Issue	Solution	Code Example
Slow inference	Use GPU compute units	`config.computeUnits = .cpuAndGPU`
High memory usage	Implement model quantization	`ct.models.neural_network.quantization_utils.quantize_weights()`
App crashes	Add proper error handling	`do { } catch { }` blocks
Battery drain	Optimize prediction frequency	Rate limiting implementation

Common Error Messages

// ErrorHandler.swift
enum OllamaError: LocalizedError {
    case modelNotLoaded
    case invalidInput
    case predictionFailed(Error)
    case memoryLimitExceeded
    
    var errorDescription: String? {
        switch self {
        case .modelNotLoaded:
            return "CoreML model is not loaded. Please check model file."
        case .invalidInput:
            return "Input format is invalid.
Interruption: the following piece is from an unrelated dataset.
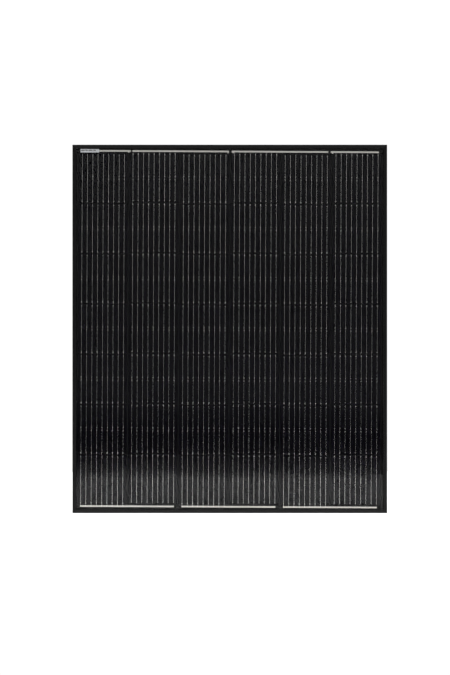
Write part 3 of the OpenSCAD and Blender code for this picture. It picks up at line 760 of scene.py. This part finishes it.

Check tokenization process."
        case .predictionFailed(let error):
            return "Prediction failed: \(error.localizedDescription)"
        case .memoryLimitExceeded:
            return "Memory limit exceeded. Try reducing model size."
        }
    }
    
    var recoverySuggestion: String? {
        switch self {
        case .modelNotLoaded:
            return "Verify model file exists in app bundle and device is compatible."
        case .invalidInput:
            return "Check input text processing and tokenization logic."
        case .predictionFailed:
            return "Review model configuration and input parameters."
        case .memoryLimitExceeded:
            return "Use model quantization or reduce batch size."
        }
    }
}

Deployment and Distribution

Prepare your iOS CoreML Ollama application for App Store distribution.

App Store Optimization

Model Size Considerations
- Keep total app size under 200MB for over-the-air downloads
- Use on-demand resources for larger models
- Implement progressive model downloading
Privacy Compliance
- Highlight offline processing capabilities
- Update privacy policy for local AI features
- No data collection disclaimers
Performance Requirements
- Test on minimum supported devices (iPhone XS)
- Ensure 60fps UI performance during inference
- Implement graceful degradation for older devices

Build Configuration

// BuildConfig.swift
struct BuildConfig {
    #if DEBUG
    static let isDebug = true
    static let modelVersion = "debug-1.0"
    #else
    static let isDebug = false
    static let modelVersion = "release-1.0"
    #endif
    
    static let minimumIOSVersion = "16.0"
    static let requiredMemoryMB = 4096
    static let recommendedMemoryMB = 8192
}

Conclusion

You've successfully learned how to integrate iOS CoreML with Ollama for building powerful local AI iPhone applications. This comprehensive guide covered model conversion, Swift implementation, UI development, and optimization strategies.

Key Benefits Achieved

Local AI processing without internet dependency
Enhanced privacy with on-device inference
Optimized performance using Apple's Neural Engine
Professional implementation with proper error handling

Next Steps

Experiment with different Ollama models for your use case
Optimize model size and performance for your target devices
Implement advanced features like streaming responses
Test thoroughly across various iOS devices and versions

Your CoreML Ollama iOS integration is now ready for real-world deployment. The local AI capabilities you've built provide users with fast, private, and reliable machine learning experiences directly on their iPhones.

For advanced implementations, consider exploring model fine-tuning, multi-modal inputs, and real-time processing optimizations to further enhance your application's capabilities.